▶ **AIM OF THE EXERCISE**:
Every record must be repeated exactly, with no omission.
--- start of EXERCISE DATA ---
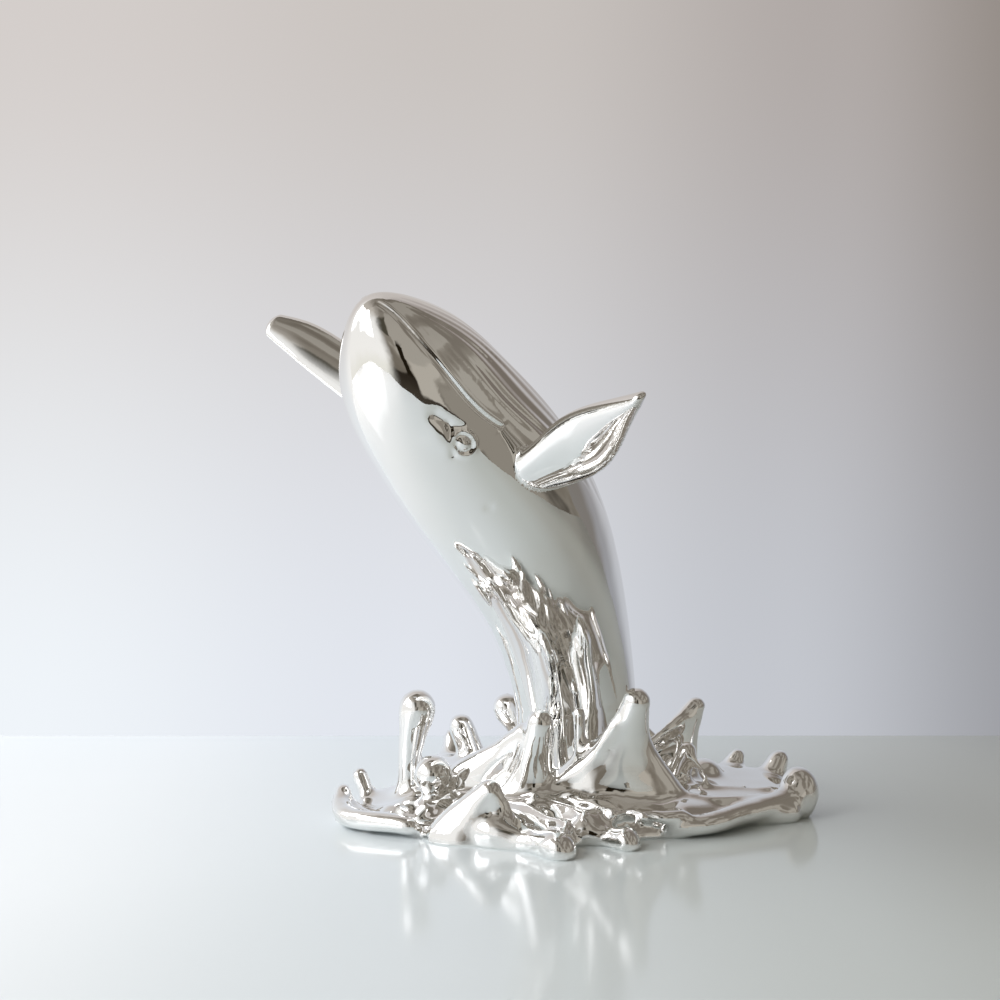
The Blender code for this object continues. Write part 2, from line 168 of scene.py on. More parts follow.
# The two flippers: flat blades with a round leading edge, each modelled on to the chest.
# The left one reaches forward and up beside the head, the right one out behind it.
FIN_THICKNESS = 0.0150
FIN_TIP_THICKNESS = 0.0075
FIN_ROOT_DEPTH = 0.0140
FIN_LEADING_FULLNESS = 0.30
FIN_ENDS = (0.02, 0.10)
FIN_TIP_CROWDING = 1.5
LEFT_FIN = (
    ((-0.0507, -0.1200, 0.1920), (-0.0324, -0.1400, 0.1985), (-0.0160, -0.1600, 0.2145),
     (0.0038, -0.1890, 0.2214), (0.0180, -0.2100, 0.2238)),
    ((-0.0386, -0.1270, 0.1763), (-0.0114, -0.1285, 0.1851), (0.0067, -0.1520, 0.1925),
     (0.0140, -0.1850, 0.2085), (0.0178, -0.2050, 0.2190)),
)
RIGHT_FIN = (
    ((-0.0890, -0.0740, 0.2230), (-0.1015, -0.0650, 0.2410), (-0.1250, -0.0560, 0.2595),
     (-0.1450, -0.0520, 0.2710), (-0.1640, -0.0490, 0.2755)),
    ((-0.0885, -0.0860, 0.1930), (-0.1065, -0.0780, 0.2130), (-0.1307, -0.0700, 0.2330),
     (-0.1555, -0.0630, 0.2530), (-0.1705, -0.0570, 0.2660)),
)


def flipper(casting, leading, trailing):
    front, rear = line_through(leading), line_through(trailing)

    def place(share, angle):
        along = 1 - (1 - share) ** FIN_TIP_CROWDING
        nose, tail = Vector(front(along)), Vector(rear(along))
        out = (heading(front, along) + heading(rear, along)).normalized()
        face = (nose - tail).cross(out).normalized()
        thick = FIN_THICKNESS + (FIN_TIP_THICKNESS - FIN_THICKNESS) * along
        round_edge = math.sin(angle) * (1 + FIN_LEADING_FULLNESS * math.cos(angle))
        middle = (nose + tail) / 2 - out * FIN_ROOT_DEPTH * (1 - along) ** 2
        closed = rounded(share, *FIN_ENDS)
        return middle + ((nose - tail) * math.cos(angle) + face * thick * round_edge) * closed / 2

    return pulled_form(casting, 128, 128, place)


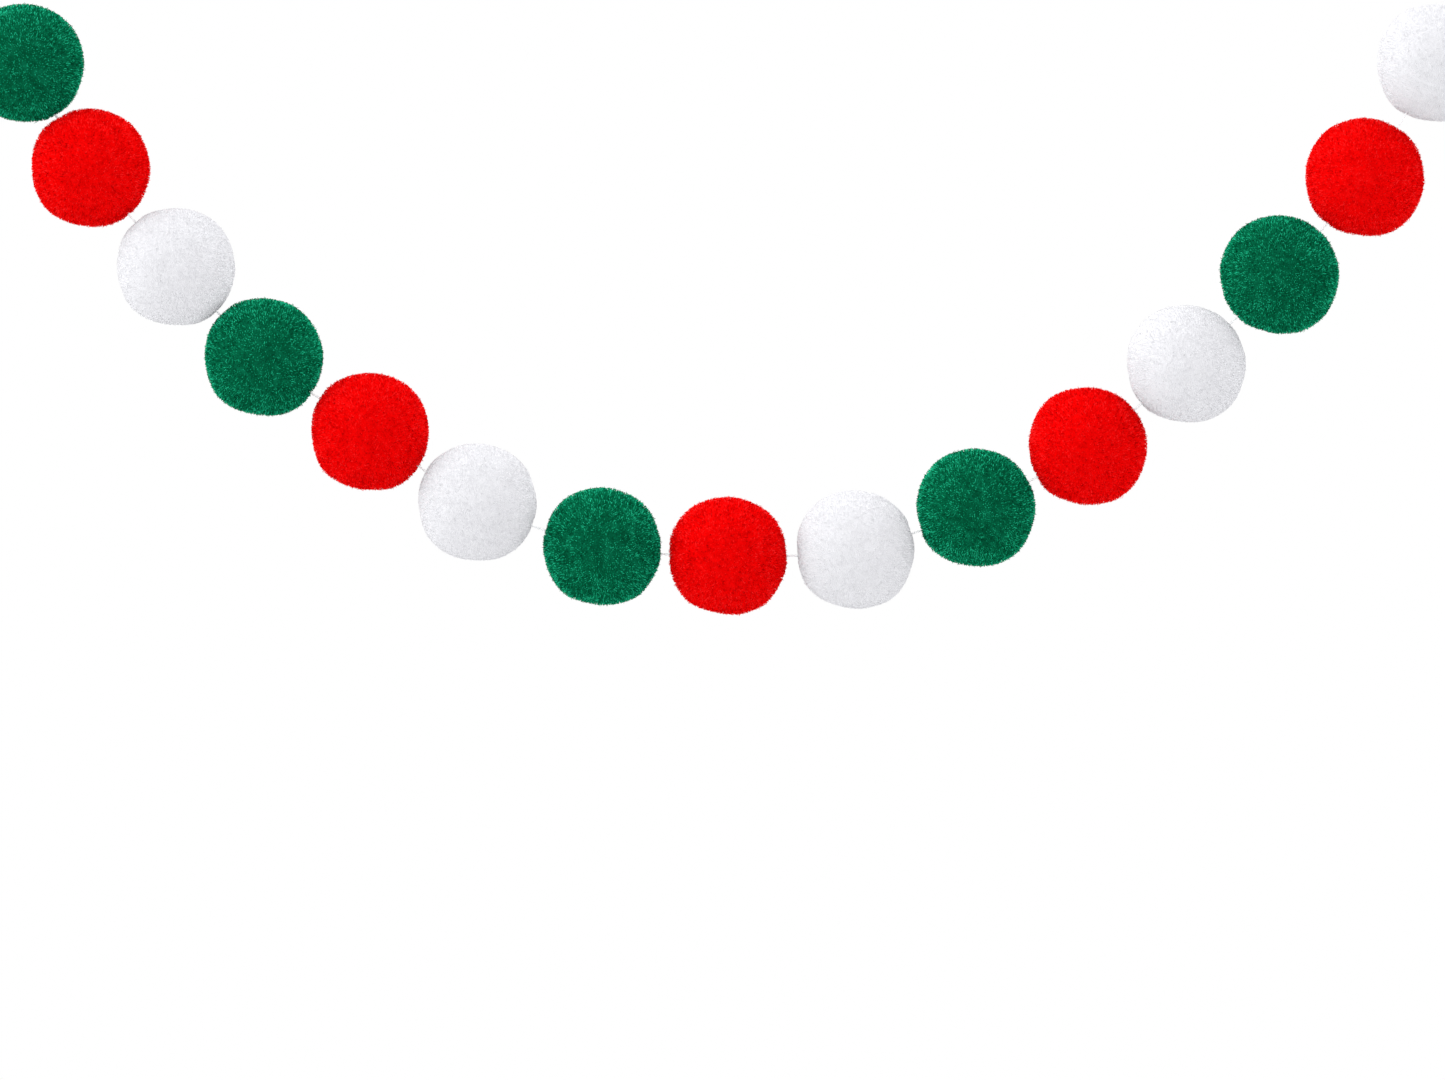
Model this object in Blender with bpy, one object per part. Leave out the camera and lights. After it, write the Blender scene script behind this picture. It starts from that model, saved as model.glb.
--- end of EXERCISE DATA ---
▶ **THE REPLY**:
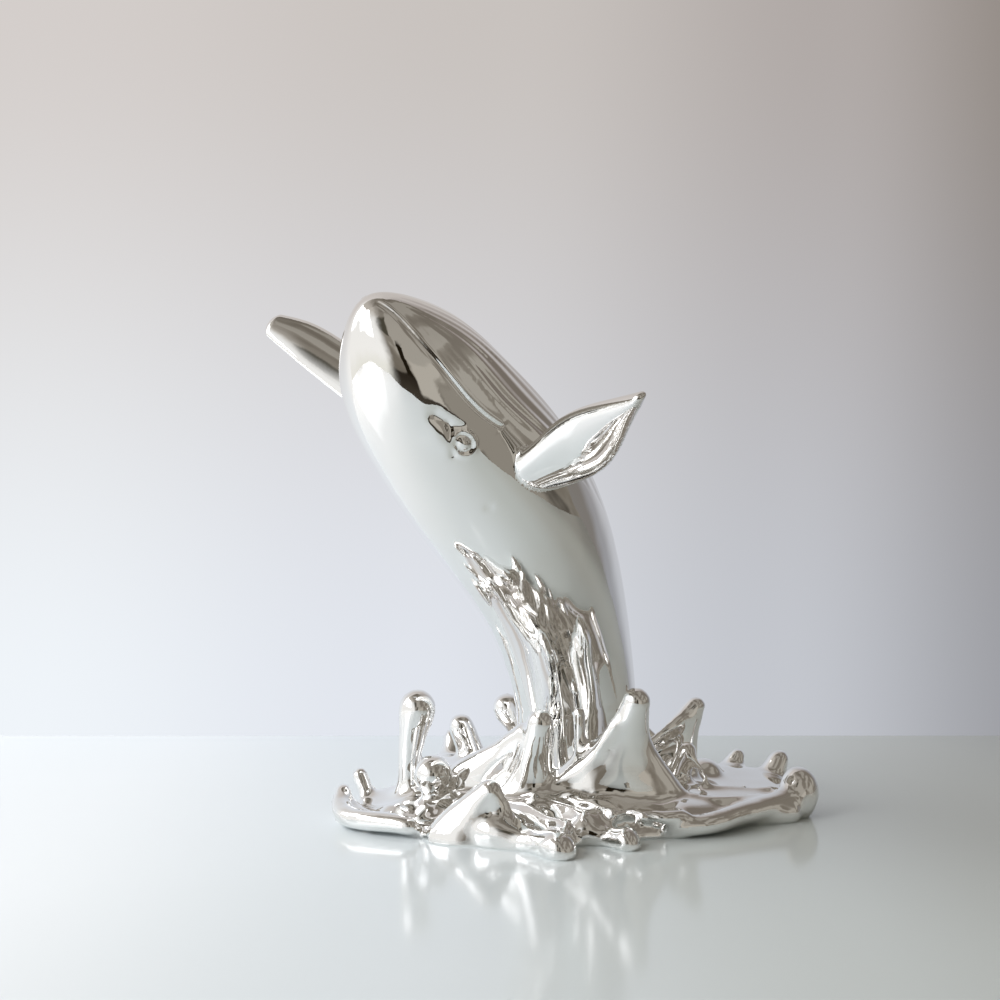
The Blender code for this object continues. Write part 2, from line 168 of scene.py on. More parts follow.
# The two flippers: flat blades with a round leading edge, each modelled on to the chest.
# The left one reaches forward and up beside the head, the right one out behind it.
FIN_THICKNESS = 0.0150
FIN_TIP_THICKNESS = 0.0075
FIN_ROOT_DEPTH = 0.0140
FIN_LEADING_FULLNESS = 0.30
FIN_ENDS = (0.02, 0.10)
FIN_TIP_CROWDING = 1.5
LEFT_FIN = (
    ((-0.0507, -0.1200, 0.1920), (-0.0324, -0.1400, 0.1985), (-0.0160, -0.1600, 0.2145),
     (0.0038, -0.1890, 0.2214), (0.0180, -0.2100, 0.2238)),
    ((-0.0386, -0.1270, 0.1763), (-0.0114, -0.1285, 0.1851), (0.0067, -0.1520, 0.1925),
     (0.0140, -0.1850, 0.2085), (0.0178, -0.2050, 0.2190)),
)
RIGHT_FIN = (
    ((-0.0890, -0.0740, 0.2230), (-0.1015, -0.0650, 0.2410), (-0.1250, -0.0560, 0.2595),
     (-0.1450, -0.0520, 0.2710), (-0.1640, -0.0490, 0.2755)),
    ((-0.0885, -0.0860, 0.1930), (-0.1065, -0.0780, 0.2130), (-0.1307, -0.0700, 0.2330),
     (-0.1555, -0.0630, 0.2530), (-0.1705, -0.0570, 0.2660)),
)


def flipper(casting, leading, trailing):
    front, rear = line_through(leading), line_through(trailing)

    def place(share, angle):
        along = 1 - (1 - share) ** FIN_TIP_CROWDING
        nose, tail = Vector(front(along)), Vector(rear(along))
        out = (heading(front, along) + heading(rear, along)).normalized()
        face = (nose - tail).cross(out).normalized()
        thick = FIN_THICKNESS + (FIN_TIP_THICKNESS - FIN_THICKNESS) * along
        round_edge = math.sin(angle) * (1 + FIN_LEADING_FULLNESS * math.cos(angle))
        middle = (nose + tail) / 2 - out * FIN_ROOT_DEPTH * (1 - along) ** 2
        closed = rounded(share, *FIN_ENDS)
        return middle + ((nose - tail) * math.cos(angle) + face * thick * round_edge) * closed / 2

    return pulled_form(casting, 128, 128, place)


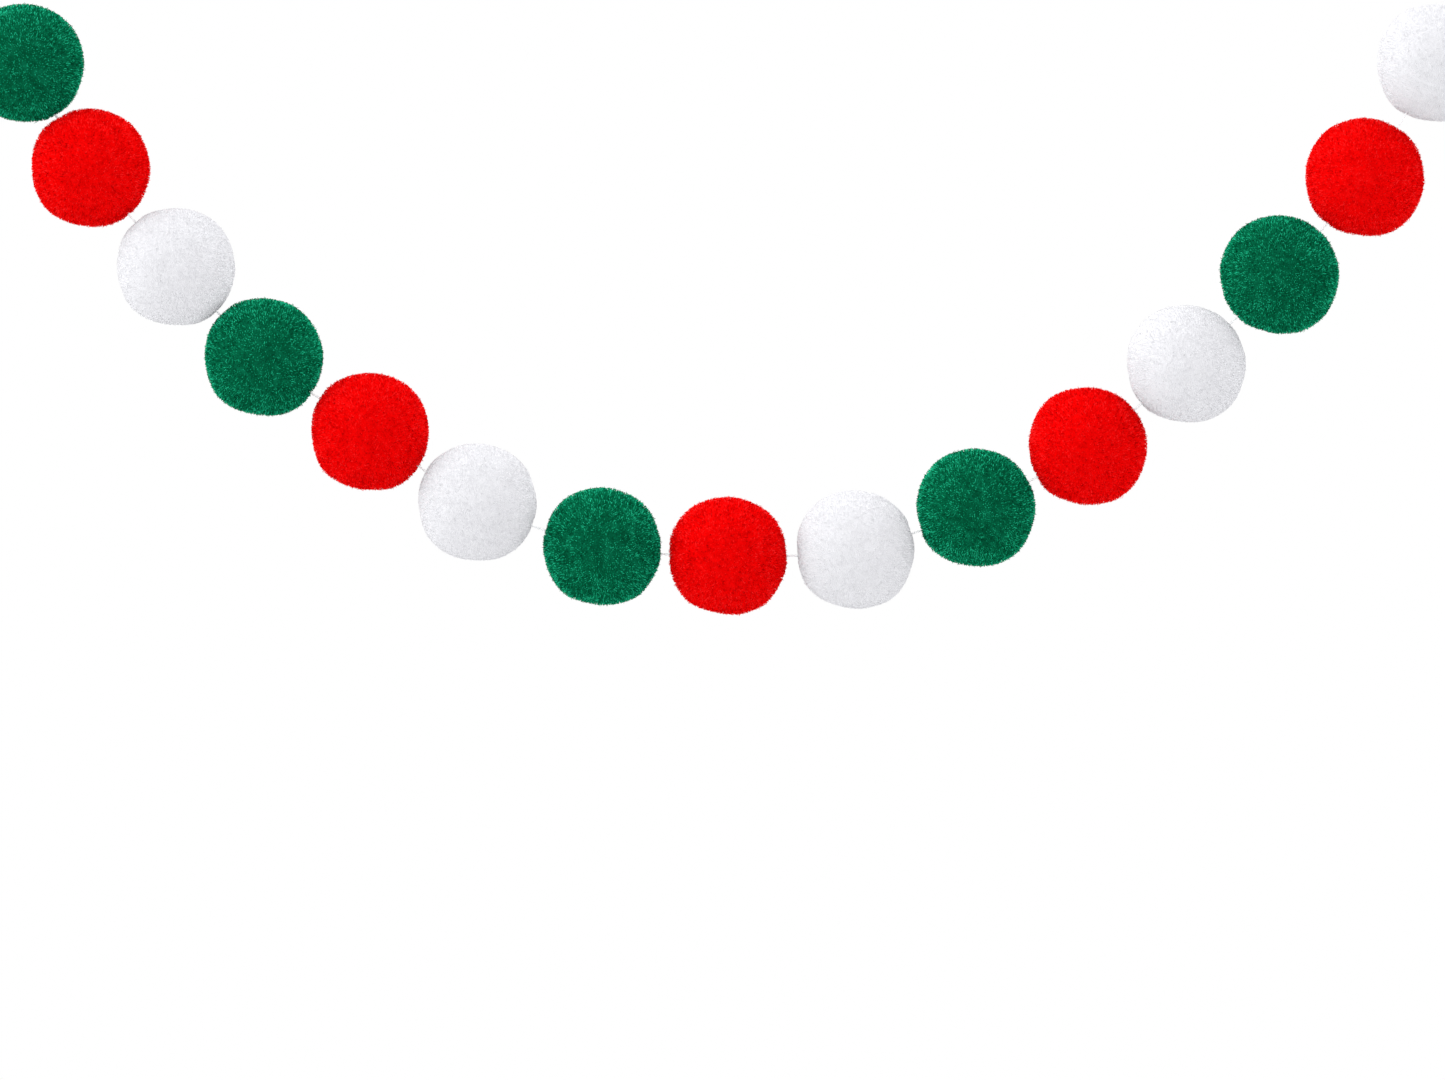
Model this object in Blender with bpy, one object per part. Leave out the camera and lights. After it, write the Blender scene script behind this picture. It starts from that model, saved as model.glb.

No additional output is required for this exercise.